Sometimes, crossing archaeological features is unavoidable such as this prehistoric boundary (reave) on Buckfastleigh Moor. Heavy-duty mats, the careful manoeuvring of low ground-pressure vehicles, frequent changing of routes and regular monitoring all ensure that any impact was kept to an absolute minimum.

At the beginning of the restoration, I also mark up the excluded areas with canes and coloured flags so there is no mistaking them. Nowadays, digger drivers tend to have access to GPS within their cabs, either through their mobiles or tablets, so I supply them with all the relevant information in digital form as well. After the groundworks start, I will continue to visit the sites regularly, and continue to go back to check on the condition of historic features and the impact of the restoration.

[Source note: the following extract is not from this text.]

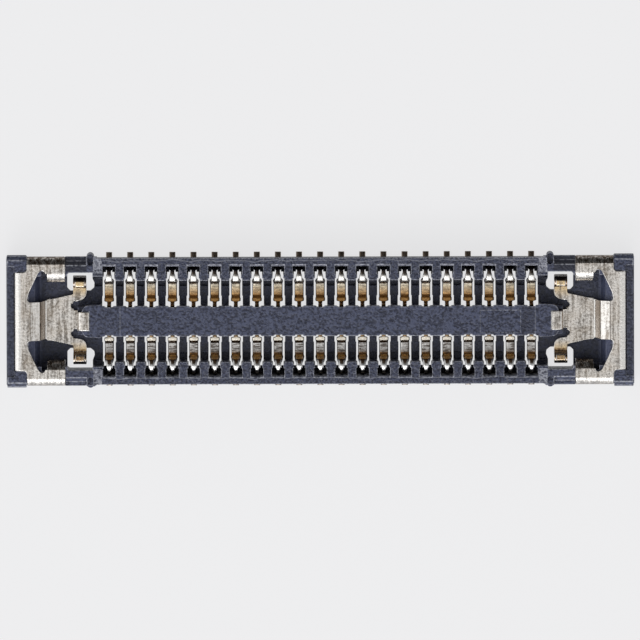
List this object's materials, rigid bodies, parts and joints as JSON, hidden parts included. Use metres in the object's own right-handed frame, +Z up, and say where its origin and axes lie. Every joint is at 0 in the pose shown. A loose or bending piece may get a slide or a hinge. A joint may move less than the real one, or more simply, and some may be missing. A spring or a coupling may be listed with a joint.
{
  "type": "fpc connector",
  "caption": "Low board-to-board receptacle for a flexible circuit: two rows of bent spring contacts in a moulded housing with a centre island, and a formed metal fitting over each end.",
  "frame": {"origin": "middle of the underside, on the board's surface", "axes": "+X along the rows of contacts, +Y across them, +Z up from the board towards the mating side"},
  "size_m": [0.0104, 0.0022, 0.0006],
  "materials": {
    "housing": "matte moulded, dark blue-grey",
    "fitting": "satin nickel plate, mottled",
    "contact": "gold plate over nickel"
  },
  "bodies": {
    "root": {"housing": "housing", "end_fitting_left": "fitting", "end_fitting_right": "fitting", "contact_a01": "contact", "contact_a02": "contact", "contact_a03": "contact", "contact_a04": "contact", "contact_a05": "contact", "contact_a06": "contact", "contact_a07": "contact", "contact_a08": "contact", "contact_a09": "contact", "contact_a10": "contact", "contact_a11": "contact", "contact_a12": "contact", "contact_a13": "contact", "contact_a14": "contact", "contact_a15": "contact", "contact_a16": "contact", "contact_a17": "contact", "contact_a18": "contact", "contact_a19": "contact", "contact_a20": "contact", "contact_a21": "contact", "contact_b01": "contact", "contact_b02": "contact", "contact_b03": "contact", "contact_b04": "contact", "contact_b05": "contact", "contact_b06": "contact", "contact_b07": "contact", "contact_b08": "contact", "contact_b09": "contact", "contact_b10": "contact", "contact_b11": "contact", "contact_b12": "contact", "contact_b13": "contact", "contact_b14": "contact", "contact_b15": "contact", "contact_b16": "contact", "contact_b17": "contact", "contact_b18": "contact", "contact_b19": "contact", "contact_b20": "contact", "contact_b21": "contact"}
  },
  "joints": []
}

‘My job is as varied as the landscape of Dartmoor itself.’

Taking samples of prehistoric peat, Bodmin Moor. The base of this core dated back to the end of the last glacial period (starting c. 12,600 years ago). An unbroken sequence of this date is of regional, if not national importance.

What are you planning for the coming months, alongside restoration works?

My role recognises that peatland restoration has a wider impact on the historic landscape than the individual sites themselves. That’s why I’m working on identifying gaps in our knowledge, and research that needs to be done to better understand Dartmoor and its archaeology. In the coming months, we’re aiming to commission experts to carry out deeper studies of how people have interacted with the land. From examinations of the environment from prehistory onwards by looking at pollen preserved within the peat, to recording the Phillpotts peat passes (cut-throughs in the landscape originally created to ease access for hunting and livestock movement; some are still used for the latter to this day) that were created in the early twentieth century.

There’s so much we can do to further collective knowledge and understanding of the incredible past of Dartmoor.